Chemical composition: why each element matters
The chemistry of 5083 is tuned to maintain corrosion resistance while delivering usable strength for welded marine structures. Typical composition limits are shown below.
AA 5083 Chemical Composition (wt.%)
| Element | Typical Range / Max |
|---|---|
| Mg | 4.0–4.9 |
| Mn | 0.4–1.0 |
| Cr | 0.05–0.25 |
| Si | ≤ 0.40 |
| Fe | ≤ 0.40 |
| Cu | ≤ 0.10 |
| Zn | ≤ 0.25 |
| Ti | ≤ 0.15 |
| Other (each) | ≤ 0.05 |
| Other (total) | ≤ 0.15 |
| Al | Balance |
Magnesium provides strength and marine corrosion resistance, manganese supports strength and grain structure, and chromium improves stress-corrosion resistance and stabilizes microstructure-useful traits in the cyclic loading and welded joints common to shipbuilding parts.
Practical fabrication notes for saltwater-proof parts
5083 flat bar is most valuable when the fabrication approach respects its strengths.
Welding is typically performed with suitable filler alloys such as 5183, 5356, or 5556, chosen based on strength targets and service conditions.

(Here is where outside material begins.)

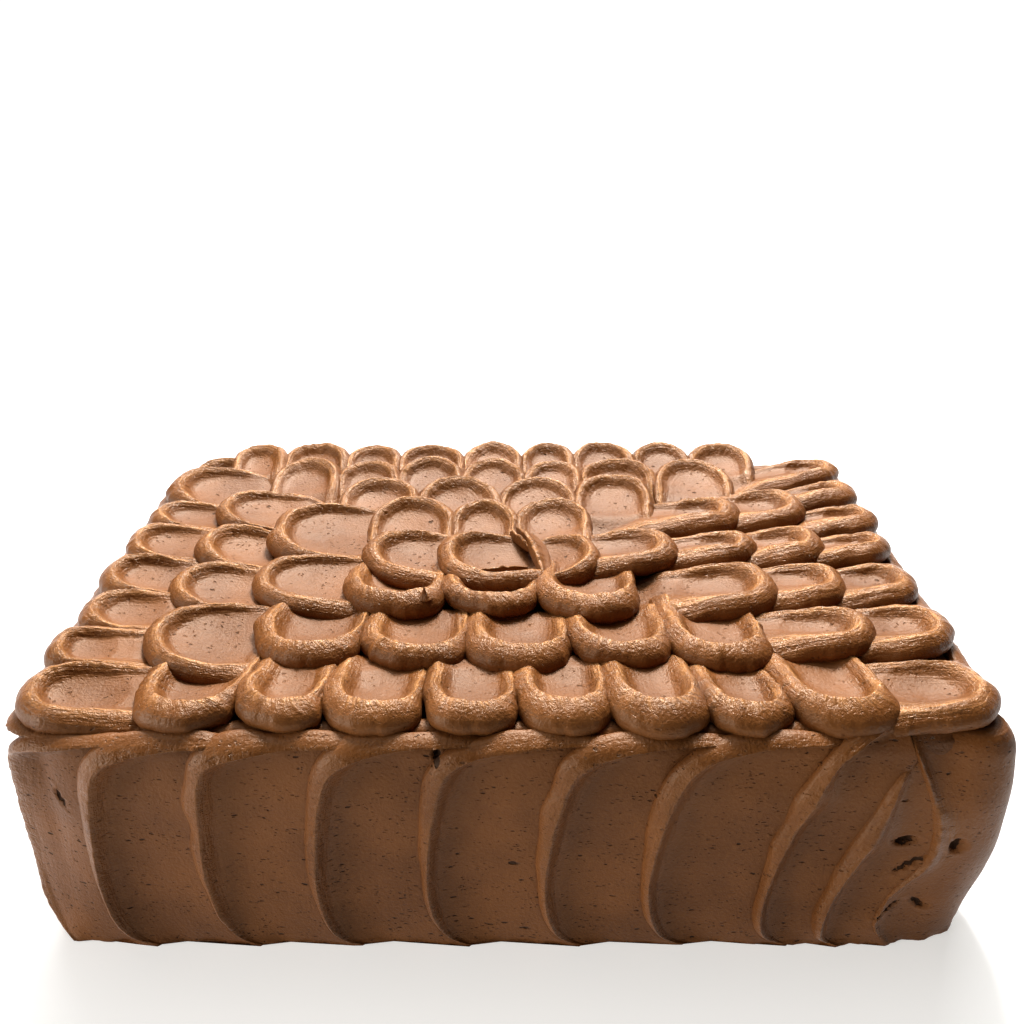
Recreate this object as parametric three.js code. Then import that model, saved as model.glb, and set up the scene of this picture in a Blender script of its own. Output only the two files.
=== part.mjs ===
// A frosted sheet cake: two layers of a 9 by 13 inch sheet under one thick coat of buttercream.
// The coat is one closed body. Its top is laid in rings of spatula scallops, like fish scales,
// and its sides are pulled up in broad vertical strokes with a standing ridge between them.
// Millimetres. X runs along the length, Y from front (-) to back (+), Z up.
// The origin is the centre of the flat base.
import * as THREE from 'three';

// Body.
const BASE_LENGTH = 355;
const BASE_WIDTH = 246;
const SHOULDER_LENGTH = 361;
const SHOULDER_WIDTH = 250;
const TOP_LENGTH = 352;
const TOP_WIDTH = 246;
const SHOULDER_Z = 90;
const LEDGE_Z = 97;
const CORNER_RADIUS = 19;

// Scallops: a shallow bowl, open towards the middle of the cake, with a fat round rim at its
// outer end. Neighbours share a side rim, and the tips draw in where they meet.
const BOWL_Z = 99;
const CREST_Z = 108;
const TIP_RIM_WIDTH = 14;
const SIDE_RIM_WIDTH = 8;
const NOTCH_DEPTH = 9;
const NOTCH_WIDTH = 13;
const RING_CORNER_RADIUS = 26;
const OVERLAP_BLEND = 3;

// Side strokes: a ridge stands at the left of each stroke, steep on its left flank.
const RIDGE_DEPTH = 4.5;
const RIDGE_SLOPE_WIDTH = 15;
const RIDGE_STEEP_WIDTH = 5;
const RIDGE_FOOT_SWEEP = 11;
const RIDGE_FOOT_RISE = 9;
const RIDGE_TOP_SWEEP = 20;
const RIDGE_TOP_START = 60;
const RIDGE_FADE_START = 72;

// Mesh steps, and the small square over which each height of the top is averaged.
const STEPS_X = 70;
const STEPS_Y = 48;
const AVERAGED_OVER = [-1.2, 1.2];
const SIDE_LEVELS = [LEDGE_Z, SHOULDER_Z, 68, 38, 12, 0];

// Each ring of scallops is a rectangle with round corners. It has a reach to each side (how
// far its tips stand from the middle of the cake), and joints, the lines along X or Y where
// two neighbours meet. A corner scallop lies beyond the last joint of both its sides.
const RINGS = [
  {
    reach: { front: 121, right: 176, back: 126, left: 175 },
    joints: {
      front: [-134, -97, -65, -30, 4, 37, 70, 101, 138],
      right: [-78, -40, -3, 26, 54, 80],
      back: [-122, -89, -60, -25, 7, 35, 68, 99, 132],
      left: [-82, -56, -25, 4, 35, 60],
    },
  },
  {
    reach: { front: 83, right: 143, back: 102, left: 142 },
    joints: {
      front: [-98, -57, -16, 25, 63, 102],
      right: [-60, -40, 0, 32, 68],
      back: [-90, -58, -24, 8, 38, 76, 112],
      left: [-37, -2, 32, 68],
    },
  },
  {
    reach: { front: 46, right: 111, back: 79, left: 110 },
    joints: {
      front: [-68, -27, 14, 54],
      right: [-2, 26],
      back: [-82, -46, -5, 33, 70],
      left: [8],
    },
  },
  {
    reach: { front: 22, right: 76, back: 54, left: 66 },
    joints: { front: [-30, 8, 40], right: [26], back: [-26, 5, 38], left: [24] },
  },
  {
    reach: { front: 24, right: 42, back: 24, left: 34 },
    joints: { front: [10], right: [], back: [10], left: [] },
  },
];

// A ridge's foot stands at `first`, then every `pitch` to the right as each side is faced.
const STROKES = {
  front: { first: -150, pitch: 41, count: 8 },
  right: { first: -92, pitch: 40, count: 5 },
  back: { first: -145, pitch: 42, count: 8 },
  left: { first: -96, pitch: 41, count: 5 },
};

// Each side's outward direction, and the direction that runs to the right as it is faced.
const SIDES = {
  front: { out: [0, -1], along: [1, 0] },
  right: { out: [1, 0], along: [0, 1] },
  back: { out: [0, 1], along: [-1, 0] },
  left: { out: [-1, 0], along: [0, -1] },
};

const clamp = THREE.MathUtils.clamp;
const lerp = THREE.MathUtils.lerp;

// How far a point lies inside a ring's rounded rectangle; negative outside it.
function insetInRing({ front, right, back, left }, x, y) {
  const radius = Math.min(RING_CORNER_RADIUS, (front + back) / 2);
  const beyondX = Math.abs(x - (right - left) / 2) - (right + left) / 2 + radius;
  const beyondY = Math.abs(y - (back - front) / 2) - (back + front) / 2 + radius;
  const past = Math.hypot(Math.max(beyondX, 0), Math.max(beyondY, 0));
  return radius - past - Math.min(Math.max(beyondX, beyondY), 0);
}

// The distance from a point to the nearest joint of the side that the point lies nearest to.
function distanceToJoint({ reach, joints }, x, y) {
  const beyond = {
    front: -y - reach.front,
    right: x - reach.right,
    back: y - reach.back,
    left: -x - reach.left,
  };
  const name = Object.keys(beyond).reduce((best, next) => (beyond[next] > beyond[best] ? next : best));
  const along = SIDES[name].along[0] ? x : y;
  return Math.min(...joints[name].map((joint) => Math.abs(along - joint)));
}

// The rim is a half sine across the tip, and a quarter cosine on each side of a joint.
function scallopHeight(tipInset, jointDistance) {
  const tip = Math.sin(Math.PI * Math.min(tipInset / TIP_RIM_WIDTH, 1));
  const side = Math.cos((Math.PI / 2) * Math.min(jointDistance / SIDE_RIM_WIDTH, 1));
  return BOWL_Z + (CREST_Z - BOWL_Z) * Math.max(tip, side);
}

// Inner rings lie over outer ones, with a short blend at their outline.
function topHeight(x, y) {
  let height = BOWL_Z;
  for (const ring of RINGS) {
    const jointDistance = distanceToJoint(ring, x, y);
    const notch = NOTCH_DEPTH * Math.max(1 - jointDistance / NOTCH_WIDTH, 0) ** 2;
    const inset = insetInRing(ring.reach, x, y) - notch;
    const cover = THREE.MathUtils.smoothstep(inset, 0, OVERLAP_BLEND);
    if (cover > 0) height = lerp(height, scallopHeight(inset, jointDistance), cover);
  }
  return height;
}

function averagedTopHeight(x, y) {
  let sum = 0;
  for (const dx of AVERAGED_OVER) {
    for (const dy of AVERAGED_OVER) sum += topHeight(x + dx, y + dy);
  }
  return sum / AVERAGED_OVER.length ** 2;
}

// A ridge's place along its side moves with height: its foot trails to the right, and its
// top sweeps to the right into the ledge under the rims.
function ridgeSweep(z) {
  const foot = RIDGE_FOOT_SWEEP * Math.exp(-z / RIDGE_FOOT_RISE);
  const rise = clamp((z - RIDGE_TOP_START) / (LEDGE_Z - RIDGE_TOP_START), 0, 1);
  return foot + RIDGE_TOP_SWEEP * rise * rise;
}

// How far the stroked side stands out at a place along a side and a height.
function ridgeHeight({ first, pitch, count }, along, z) {
  let height = 0;
  for (let i = 0; i < count; i++) {
    const offset = along - (first + i * pitch + ridgeSweep(z));
    const width = offset < 0 ? RIDGE_STEEP_WIDTH : RIDGE_SLOPE_WIDTH;
    const fall = clamp(1 - Math.abs(offset) / width, 0, 1);
    height = Math.max(height, RIDGE_DEPTH * fall * fall * (3 - 2 * fall));
  }
  return height * (1 - THREE.MathUtils.smoothstep(z, RIDGE_FADE_START, LEDGE_Z));
}

// Moves a point of a rectangle's edge onto the same rectangle with round corners.
function roundedPoint(x, y, halfX, halfY, radius) {
  const cx = clamp(x, radius - halfX, halfX - radius);
  const cy = clamp(y, radius - halfY, halfY - radius);
  const distance = Math.hypot(x - cx, y - cy);
  if (distance === 0) return { x, y, nx: 0, ny: 0 };
  const nx = (x - cx) / distance;
  const ny = (y - cy) / distance;
  return { x: cx + nx * radius, y: cy + ny * radius, nx, ny };
}

// The side's outline at a height: flaring from the base to the shoulder, then drawn in.
function outlineAt(z) {
  if (z > SHOULDER_Z) {
    const t = (z - SHOULDER_Z) / (LEDGE_Z - SHOULDER_Z);
    return [lerp(SHOULDER_LENGTH, TOP_LENGTH, t) / 2, lerp(SHOULDER_WIDTH, TOP_WIDTH, t) / 2];
  }
  const t = Math.sin((Math.PI / 2) * (z / SHOULDER_Z));
  return [lerp(BASE_LENGTH, SHOULDER_LENGTH, t) / 2, lerp(BASE_WIDTH, SHOULDER_WIDTH, t) / 2];
}

// A point of the side wall. Ridges die away as the wall turns a corner. Here (s, t) runs round the edge of the square from -1 to 1.
function sidePoint(s, t, z) {
  const [halfX, halfY] = outlineAt(z);
  const edge = roundedPoint(s * halfX, t * halfY, halfX, halfY, CORNER_RADIUS);
  const name = sideFacing(s, t);
  const [ax, ay] = SIDES[name].along;
  const ridge = ridgeHeight(STROKES[name], edge.x * ax + edge.y * ay, z);
  const turn = 2 * Math.abs(edge.nx * edge.ny);
  const stand = ridge * (1 - turn * turn) - RIDGE_DEPTH;
  return [edge.x + edge.nx * stand, edge.y + edge.ny * stand, z];
}

function sideFacing(s, t) {
  if (Math.abs(t) >= Math.abs(s)) return t < 0 ? 'front' : 'back';
  return s > 0 ? 'right' : 'left';
}

// A point of the top: each square ring of the grid becomes a rectangle with round corners.
function topPoint(s, t) {
  const size = Math.max(Math.abs(s), Math.abs(t));
  const halfX = (size * TOP_LENGTH) / 2 - size * RIDGE_DEPTH;
  const halfY = (size * TOP_WIDTH) / 2 - size * RIDGE_DEPTH;
  const x = (s * TOP_LENGTH) / 2 - s * RIDGE_DEPTH;
  const y = (t * TOP_WIDTH) / 2 - t * RIDGE_DEPTH;
  const spot = roundedPoint(x, y, halfX, halfY, size * CORNER_RADIUS);
  return [spot.x, spot.y, averagedTopHeight(spot.x, spot.y)];
}

const positions = [];
const triangles = [];

function addPoint([x, y, z]) {
  return positions.push(x, y, z) / 3 - 1;
}

function addQuad(a, b, c, d) {
  triangles.push(a, b, c, a, c, d);
}

// The grid steps along one half of a square, from -1 to 1.
const gridStep = (i, steps) => (2 * i) / steps - 1;

// Top: a grid of points, row by row from the front.
const top = [];
for (let j = 0; j <= STEPS_Y; j++) {
  const row = [];
  for (let i = 0; i <= STEPS_X; i++) {
    row.push(addPoint(topPoint(gridStep(i, STEPS_X), gridStep(j, STEPS_Y))));
  }
  top.push(row);
}
for (let j = 0; j < STEPS_Y; j++) {
  for (let i = 0; i < STEPS_X; i++) {
    addQuad(top[j][i], top[j][i + 1], top[j + 1][i + 1], top[j + 1][i]);
  }
}

// The grid's edge, anticlockwise from above, starting at the front left corner.
const edge = [];
for (let i = 0; i < STEPS_X; i++) edge.push([i, 0]);
for (let j = 0; j < STEPS_Y; j++) edge.push([STEPS_X, j]);
for (let i = STEPS_X; i > 0; i--) edge.push([i, STEPS_Y]);
for (let j = STEPS_Y; j > 0; j--) edge.push([0, j]);

// Sides: bands of quads between one level and the next, from the top's edge to the base.
let upper = edge.map(([i, j]) => top[j][i]);
for (const z of SIDE_LEVELS) {
  const lower = edge.map(([i, j]) => addPoint(sidePoint(gridStep(i, STEPS_X), gridStep(j, STEPS_Y), z)));
  upper.forEach((corner, k) => {
    const next = (k + 1) % edge.length;
    addQuad(corner, lower[k], lower[next], upper[next]);
  });
  upper = lower;
}

// Base: the lowest outline, filled flat and facing down.
const outline = upper.map((k) => new THREE.Vector2(positions[3 * k], positions[3 * k + 1]));
for (const [a, b, c] of THREE.ShapeUtils.triangulateShape(outline, [])) {
  triangles.push(upper[a], upper[c], upper[b]);
}

const coat = new THREE.BufferGeometry();
coat.setAttribute('position', new THREE.Float32BufferAttribute(positions, 3));
coat.setIndex(triangles);
coat.computeVertexNormals();

const buttercream = new THREE.MeshStandardMaterial({ color: 0x7d4c36, roughness: 0.45, metalness: 0 });

const cake = new THREE.Mesh(coat, buttercream);
cake.name = 'frosted_cake';

// The origin is the middle of the base's bounding box.
coat.computeBoundingBox();
const middle = coat.boundingBox.getCenter(new THREE.Vector3());
cake.position.set(-middle.x, -middle.y, 0);

const model = new THREE.Group();
model.add(cake);

export default model;
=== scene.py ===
# %% [markdown]
# # A sheet cake under spatula-worked buttercream
#
# The real cake is two layers of a 9 by 13 inch sheet under a thick coat of chocolate
# buttercream. The coat is worked with a small offset spatula: the top in rings of scallops
# that overlap like fish scales, the sides in broad strokes that each push up a ridge.
#
# Both are the same gesture. The blade lands, pushes cream away, and leaves a shallow bowl with
# a fat rim round its far end. So everything visible here is one kind of surface, a **stroke**:
# a floor, a rim that rises out of it, and a rounded bead that hangs over the neighbour.
# Laying one closed stroke over the next gives the undercuts and creases that a single height
# field can't.

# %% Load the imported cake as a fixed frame
import bpy
import math
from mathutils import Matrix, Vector
import numpy as np


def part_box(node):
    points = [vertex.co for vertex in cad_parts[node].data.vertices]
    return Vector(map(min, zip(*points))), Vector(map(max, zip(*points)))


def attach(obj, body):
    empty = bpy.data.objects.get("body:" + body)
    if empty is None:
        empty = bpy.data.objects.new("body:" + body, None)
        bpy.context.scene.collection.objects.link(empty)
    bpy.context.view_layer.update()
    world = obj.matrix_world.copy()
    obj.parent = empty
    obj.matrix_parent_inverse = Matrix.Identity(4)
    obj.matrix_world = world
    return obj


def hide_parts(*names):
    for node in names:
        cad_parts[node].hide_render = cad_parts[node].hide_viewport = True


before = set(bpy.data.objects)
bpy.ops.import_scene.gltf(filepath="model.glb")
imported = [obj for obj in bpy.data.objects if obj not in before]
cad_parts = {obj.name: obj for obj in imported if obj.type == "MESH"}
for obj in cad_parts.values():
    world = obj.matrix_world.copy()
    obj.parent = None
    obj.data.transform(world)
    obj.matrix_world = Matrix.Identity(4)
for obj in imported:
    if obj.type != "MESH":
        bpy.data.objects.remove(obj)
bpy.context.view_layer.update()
CAKE_NODE = "frosted_cake"
MM = 0.001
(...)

Clean joint preparation, controlled heat input, and good post-weld cleaning help preserve corrosion performance. For bolted assemblies, thoughtful isolation from stainless steel or carbon steel hardware reduces galvanic risks in wet zones; washers, sealants, and compatible fasteners can be as important as the base metal.
Why customers choose 5083 flat bar for marine parts
5083 marine aluminum flat bar is not just a "corrosion-resistant metal strip." It is a material solution for the exact places ships fail first: edges, joints, brackets, and reinforcements that stay damp and take repeated load. When specified in marine-oriented tempers such as H116 or H321, produced to relevant standards, and fabricated with appropriate welding and isolation practices, 5083 flat bar becomes a reliable foundation for saltwater-proof shipbuilding components that stay lighter, last longer, and demand less maintenance over the vessel's service life.